- Born: June 13, 1890 Livermore, California, US
- Died: June 22, 1977 (aged 87) Placerville, California, US
- Other name: R.T. Aitken
- Known for: Ethnology of Tubuai
- Scientific career
- Fields: Ethnology, anthropology, archeology
- Workplaces: Bishop Museum

= Robert Thomas Aitken =

American anthropologist (1890–1977)

Robert Thomas Aitken (June 13, 1890 - June 22, 1977) was an American anthropologist known for his work in Oceania while at the Bishop Museum in Hawaiʻi.

== Biography ==
Born in Livermore, California, in 1890, Aitken was raised and educated with his sister and two brothers atop Mt. Hamilton, where his father, Robert Grant Aitken, was an astronomer at the Lick Observatory. He married Gladys Page Baker in 1915, and had two sons, Robert Baker Aitken (Zen Buddhist teacher and author) and Malcolm Darroch Aitken.

His life work included anthropology, ethnology, and archeology. He did graduate work at Columbia University, and started his professional career as an instructor of anthropology at the University of Pennsylvania, and then as anthropologist at the Milwaukee Public Museum. Under the guidance of Franz Boas, Aitken and John Alden Mason excavated Cerro Hueco (Antonio's Cueva), a cave in Puerto Rico, in 1915. While human skeletal remains were unearthed, nothing else of significance was found. Documentation of the work done has, however, provided a basis for the critical analysis of early archeological methodology.
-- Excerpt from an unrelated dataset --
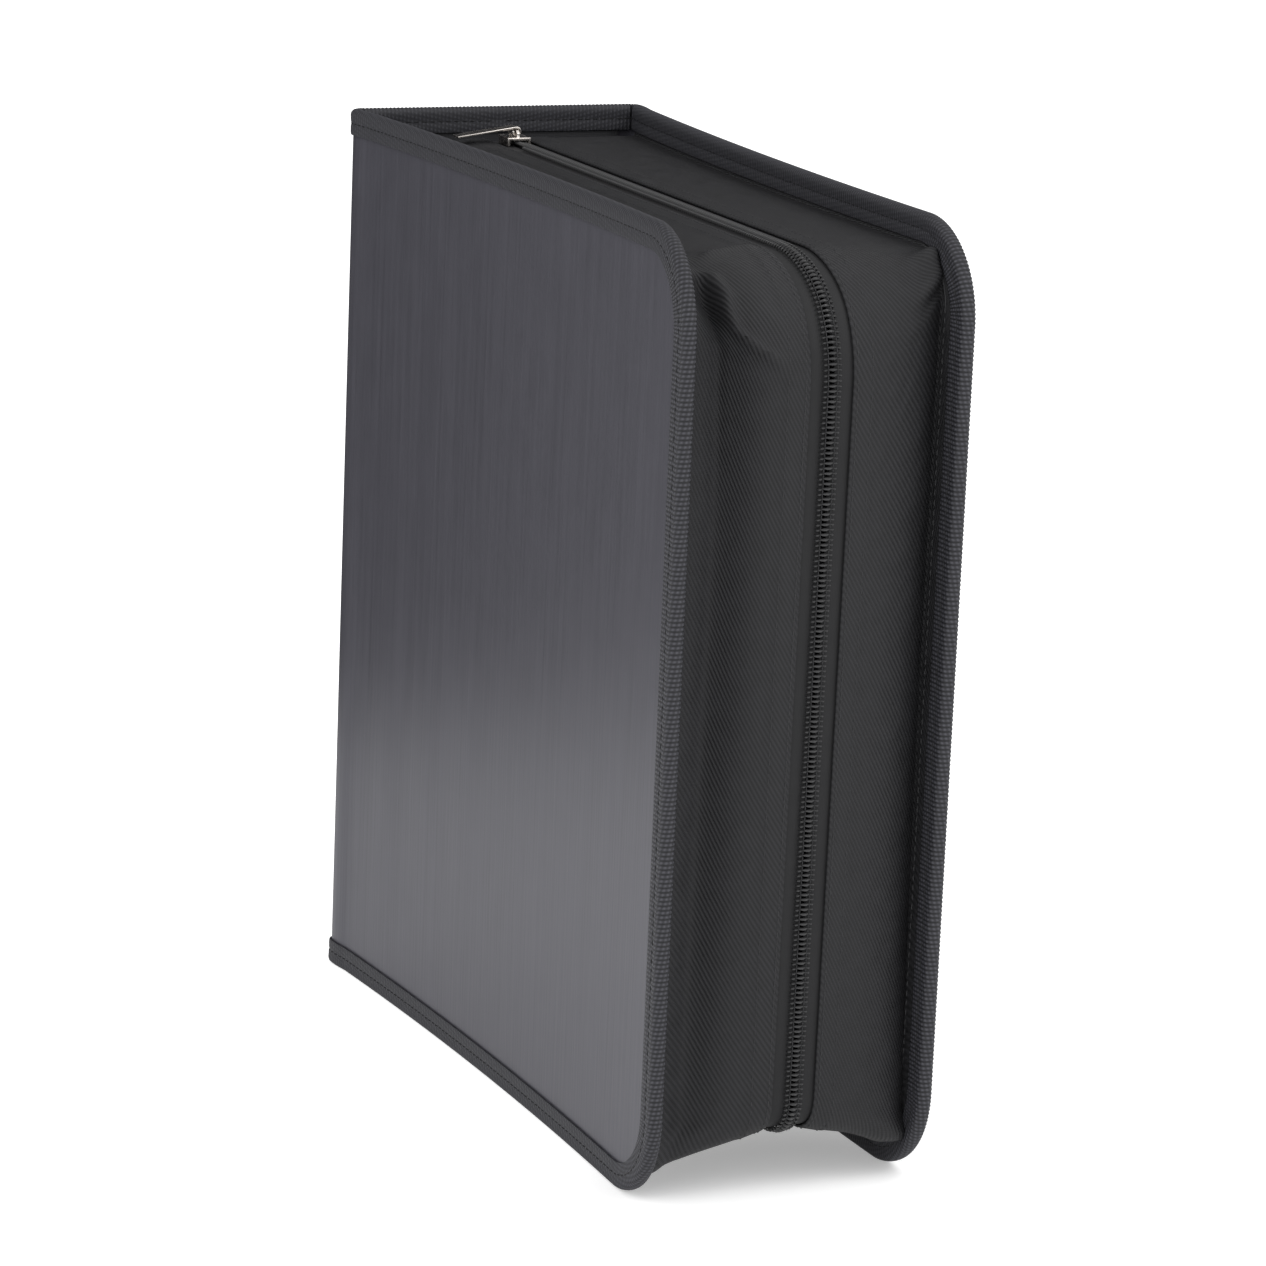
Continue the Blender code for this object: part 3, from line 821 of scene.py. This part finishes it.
def slack(turn, share, side):
    """Broad unevenness of hand-turned cloth."""
    across = np.sin(np.pi * np.clip(share, 0, 1))[:, None]
    long_wave = np.sin(2.1 * turn + 1.3 * side) + 0.6 * np.sin(5.3 * turn + 2.2 + side)
    tilt = np.sin(3.0 * turn - 4.0 * share[:, None] + 0.7 * side)
    return across * SLACK * (long_wave + tilt)


def crease(turn, share, path, width, height):
    """Ridge of the cloth along a path of (turn, share) points."""
    rail = gusset_spec(0.6, -1)
    along = distance_at(rail, turn)[None]
    across = share[:, None] * GUSSET_WIDTH
    knots = [(float(distance_at(rail, a)), b * GUSSET_WIDTH) for a, b in path]
    nearest = 1.0
    for (a0, b0), (a1, b1) in zip(knots[:-1], knots[1:]):
        length = math.hypot(a1 - a0, b1 - b0)
        step_a = (a1 - a0) / length
        step_b = (b1 - b0) / length
        run = np.clip((along - a0) * step_a + (across - b0) * step_b, 0, length)
        gap = np.hypot(along - a0 - run * step_a, across - b0 - run * step_b)
        nearest = np.minimum(nearest, gap)
    for a, b in (knots[0], knots[-1]):
        height = height * step_between(-0.002, 0.007, np.hypot(along - a, across - b))
    return height * np.exp(-(nearest / width) ** 2)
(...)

In 1920, he assumed the position of visiting anthropologist at the Bishop Museum in Hawaiʻi. There, he and his assistant Kenneth Emory took passage aboard the interisland steamer Claudine to Maui for an archaeological survey of ruins in the Haleakalā Crater. Later that same year, he left Emory to continue the dig on Maui in order to join the Austral Islands team of the Bayard Dominick Expedition.

On this trip, while collecting data on the Island of Tubuai, he had ongoing health issues. He and nurse/neighbor Tetunohoariiaraiaimoiti Tehahe developed a fond friendship, establishing a robust line in Tahiti through his third child, Tehinaotarehu Teinauri (née Tehahe). Though unbeknownst to his family back home, the secret collapsed shortly after his death some 58 years later, and his two descendant lines celebrated a joyous unification in 1980.

He returned to Hawaiʻi with a serious case of tuberculosis and was confined to Leahi Hospital in Honolulu. The next month, his wife and sons left California to join him in Hawaiʻi. He managed to complete a master's degree at the University of Hawaiʻi in 1923 with his thesis “Mythology of Tubuai.” His magnum opus, the Ethnology of Tubuai, was published in 1930.

His work continued at the Bishop Museum, including roles in leadership, before retiring around 1932. He served in the Army in WWI and WWII, and retired a Major. He spent his active retirement years with wife Gladys in Los Gatos, California.

He died in Placerville, California, in 1977, and shares a grave with family at the National Memorial Cemetery of the Pacific at Puowaina in Honolulu, Hawai’i.